Indigenous Communities Still Exist in Colombia
For more than 10,000 years before the arrival of Europeans in modern day Santa Marta, the indigenous people of Colombia built numerous thriving societies. Out of millions of people living in hundreds of groups, the Tairona and the Muisca societies were especially advanced.
Over 19 centuries, the Tairona developed thriving communities based around fishing and sophisticated agriculture. Their villages featured stone paths, bridges, sewers and tombs. They created ornate artwork, especially incredible works in gold. They followed a religion which accepted homosexuality and divorce. Visitors to the Sierra Nevada de Santa Marta can explore one of these fantastic ruins, "The Lost City," which takes 4-5 days to reach and is home to a settlement believed to be founded around 800 AD, 650 years before Machu Pichu.
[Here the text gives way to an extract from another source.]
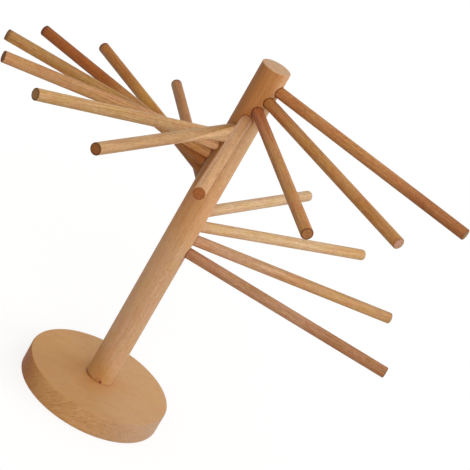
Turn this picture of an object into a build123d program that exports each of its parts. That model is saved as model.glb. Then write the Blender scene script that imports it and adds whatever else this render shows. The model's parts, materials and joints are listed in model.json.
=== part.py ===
from build123d import *
import os
from math import cos, radians, sin, tan

# Pasta drying rack, standing on the floor plane with its post on the Z axis.
# A turned disc carries one round post, and plain dowel arms are pushed into
# blind sockets that wind down the post in one full turn. Lengths in mm.

# Base: a flat disc turned from one board
base_diameter = 153
base_thickness = 24
base_edge_ease = 0.8

# Post: a straight round dowel glued and screwed into the base's seat
post_diameter = 30
post_edge_ease = 0.6
post_foot_ease = 1.5
post_seat_depth = 12
post_glue_gap = 0.05
rack_height = 400

# Arms: all one length, each pushed into its own blind socket
arm_count = 16
arm_diameter = 11.5
arm_length = 240
arm_end_ease = 1
arm_plug_depth = 14
arm_spacing = 1.25
top_arm_drop = 18.5
socket_clearance = 0.05
socket_end_room = 0.6
drill_point_angle = 118

# Helix: the top arm's direction and how the arms turn as they go down, in degrees
first_arm_turn = -22.5
arm_turn_step = -360 / arm_count

# The sockets were drilled by eye, so each arm strays from the even helix by up
# to two degrees or so, in its turn about the post and in its lean above the level
arm_turn_errors = (2, 0.6, 1.5, 0.5, -0.4, 1, 2.3, 0, 0.5, 0.4, -0.5, 0, 0, -0.5, -1.2, -1.1)
arm_lean_errors = (-0.3, 0.6, 0, 0.7, -1.1, 1, 1, -0.2, 0.5, 0.7, 0.5, 0, -1.5, 0, -0.1, -0.5)

# Screw: one countersunk wood screw, driven up through the base into the post's foot
screw_diameter = 5
screw_length = 45
screw_point_length = 6
screw_head_diameter = 10
screw_head_angle = 90
screw_head_sink = 0.5
screw_clearance = 0.05
screw_recess_span = 5.2
screw_recess_width = 1.2
screw_recess_depth = 2
screw_recess_taper = 8

# Every cut starts this far outside the wood
cut_overrun = 1

# Sizes that follow from those above
post_radius = post_diameter / 2
arm_radius = arm_diameter / 2
socket_radius = arm_radius + socket_clearance
socket_depth = arm_plug_depth + socket_end_room
socket_point_depth = socket_radius / tan(radians(drill_point_angle / 2))
arm_pitch = arm_diameter + arm_spacing
top_arm_height = rack_height - top_arm_drop
seat_floor_height = base_thickness - post_seat_depth
seat_radius = post_radius + post_glue_gap
screw_radius = screw_diameter / 2
screw_hole_radius = screw_radius + screw_clearance
screw_head_radius = screw_head_diameter / 2
screw_head_height = (screw_head_radius - screw_radius) / tan(radians(screw_head_angle / 2))
screw_tip_height = screw_head_sink + screw_length
sink_radius = screw_head_radius + screw_clearance + screw_head_sink * tan(radians(screw_head_angle / 2))


def arm_plane(index):
    """Plane on the post's centre line whose normal points out along one arm."""
    stray = index % len(arm_turn_errors)
    turn = radians(first_arm_turn + index * arm_turn_step + arm_turn_errors[stray])
    lean = radians(arm_lean_errors[stray])
    outward = (cos(turn) * cos(lean), sin(turn) * cos(lean), sin(lean))
    return Plane(origin=(0, 0, top_arm_height - index * arm_pitch), z_dir=outward)


arm_planes = [arm_plane(index) for index in range(arm_count)]


# Base: the disc with eased rims, the post's seat above and the screw's hole below
with BuildPart() as base:
    with BuildSketch(Plane.XY):
        Circle(base_diameter / 2)
    extrude(amount=base_thickness)
    chamfer(base.edges(), length=base_edge_ease)
    with Locations(Plane.XY.offset(base_thickness)):
        Hole(seat_radius, depth=post_seat_depth)
    with Locations(-Plane.XY):
        CounterSinkHole(screw_hole_radius, sink_radius, counter_sink_angle=screw_head_angle)
base.part.label = "base"


# Socket cutter: one blind drill hole, its mouth on the XY plane and its point below
with BuildPart() as socket_cutter:
    with BuildSketch(Plane.XZ):
        with BuildLine():
            Polyline(
                (0, cut_overrun),
                (socket_radius, cut_overrun),
                (socket_radius, -socket_depth),
                (0, -socket_depth - socket_point_depth),
                close=True,
            )
        make_face()
    revolve(axis=Axis.Z)


# Post: the dowel with eased ends, a helix of sockets and the screw's pilot hole
with BuildPart() as post:
    with BuildSketch(Plane.XY.offset(seat_floor_height)):
        Circle(post_radius)
    extrude(amount=rack_height - seat_floor_height)
    chamfer(post.edges().sort_by(Axis.Z)[-1], length=post_edge_ease)
    chamfer(post.edges().sort_by(Axis.Z)[0], length=post_foot_ease)
    with Locations(*[plane.offset(post_radius) for plane in arm_planes]):
        add(socket_cutter.part, mode=Mode.SUBTRACT)
    with Locations(-Plane.XY.offset(seat_floor_height)):
        Hole(screw_hole_radius, depth=screw_tip_height - seat_floor_height + screw_clearance)
post.part.label = "post"


# Screw: a countersunk head with a cross recess, a straight shank and a point
with BuildPart() as base_screw:
    with BuildSketch(Plane.XZ):
        with BuildLine():
            Polyline(
                (0, screw_head_sink),
                (screw_head_radius, screw_head_sink),
                (screw_radius, screw_head_sink + screw_head_height),
                (screw_radius, screw_tip_height - screw_point_length),
                (0, screw_tip_height),
                close=True,
            )
        make_face()
    revolve(axis=Axis.Z)
    with BuildSketch(Plane.XY.offset(screw_head_sink)):
        Rectangle(screw_recess_span, screw_recess_width)
        Rectangle(screw_recess_width, screw_recess_span)
    extrude(amount=screw_recess_depth, taper=screw_recess_taper, mode=Mode.SUBTRACT)
base_screw.part.label = "base_screw"

os.makedirs("parts", exist_ok=True)
for piece in (base, post, base_screw):
    export_step(piece.part, f"parts/{piece.part.label}.step")


# Arms: numbered from the top down, with both ends eased, plugged into the post
for number, plane in enumerate(arm_planes, start=1):
    with BuildPart() as arm:
        with BuildSketch(plane.offset(post_radius - arm_plug_depth)):
            Circle(arm_radius)
        extrude(amount=arm_length)
        chamfer(arm.edges().filter_by(GeomType.CIRCLE), length=arm_end_ease)
    arm.part.label = f"arm_{number:02d}"
    export_step(arm.part, f"parts/{arm.part.label}.step")
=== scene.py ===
import json
from math import asin, atan2, cos, pi, radians, sin, sqrt, tan

import bmesh
import bpy
from mathutils import Euler, Matrix, Vector


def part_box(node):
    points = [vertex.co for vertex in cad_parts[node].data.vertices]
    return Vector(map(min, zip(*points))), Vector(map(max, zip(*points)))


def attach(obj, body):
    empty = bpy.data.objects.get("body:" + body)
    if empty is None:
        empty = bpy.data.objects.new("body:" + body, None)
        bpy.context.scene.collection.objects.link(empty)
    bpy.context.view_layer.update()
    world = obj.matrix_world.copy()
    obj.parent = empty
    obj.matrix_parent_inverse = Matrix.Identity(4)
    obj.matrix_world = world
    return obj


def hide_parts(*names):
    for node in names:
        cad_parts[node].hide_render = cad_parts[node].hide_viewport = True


# Pasta drying rack in bare sanded beech: a turned disc, one round post and
# sixteen plug-in arms that wind down it. Metres, with the post on the Z axis.

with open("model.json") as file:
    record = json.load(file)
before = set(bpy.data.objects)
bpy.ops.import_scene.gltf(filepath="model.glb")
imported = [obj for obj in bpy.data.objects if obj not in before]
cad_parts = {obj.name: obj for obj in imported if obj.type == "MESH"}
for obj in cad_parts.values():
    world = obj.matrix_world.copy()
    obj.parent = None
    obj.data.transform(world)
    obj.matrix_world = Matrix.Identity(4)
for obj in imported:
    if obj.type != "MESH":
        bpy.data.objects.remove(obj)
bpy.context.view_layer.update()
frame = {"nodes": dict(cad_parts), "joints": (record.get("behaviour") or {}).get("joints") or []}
nodes = frame["nodes"]
scene = bpy.context.scene
mm = 0.001
samePlace = 1e-6   # metres within which two places are the same
weldReach = 1e-7   # metres within which doubles are merged
sharpFrom = 32     # degrees between faces from which their edge stays sharp
print("frame loaded:", len(nodes), "nodes")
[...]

The Muisca were linguistically similar to the Tairona, but even larger and more advanced. Really comprised of many tribes, the Muisca lived in a large area, coexisting independently except when faced with a common enemy. They mined salt, gold, copper, emeralds and coal. They produced fruits, quinoa and potatoes, as well as other foods, while also weaving remarkable textiles. They created tejo, the national sport of Colombia, and a sophisticated solar calendar.
The indigenous first fought off Spanish conquistadors, who often sought to take women and children as slaves and impose Christianity. However, by the middle of the 16th century, the Muisca civilization had been conquered. By the 17th century, the Tairona had also been swallowed up by the Spanish encomienda system, which compelled indigenous people into forced labor.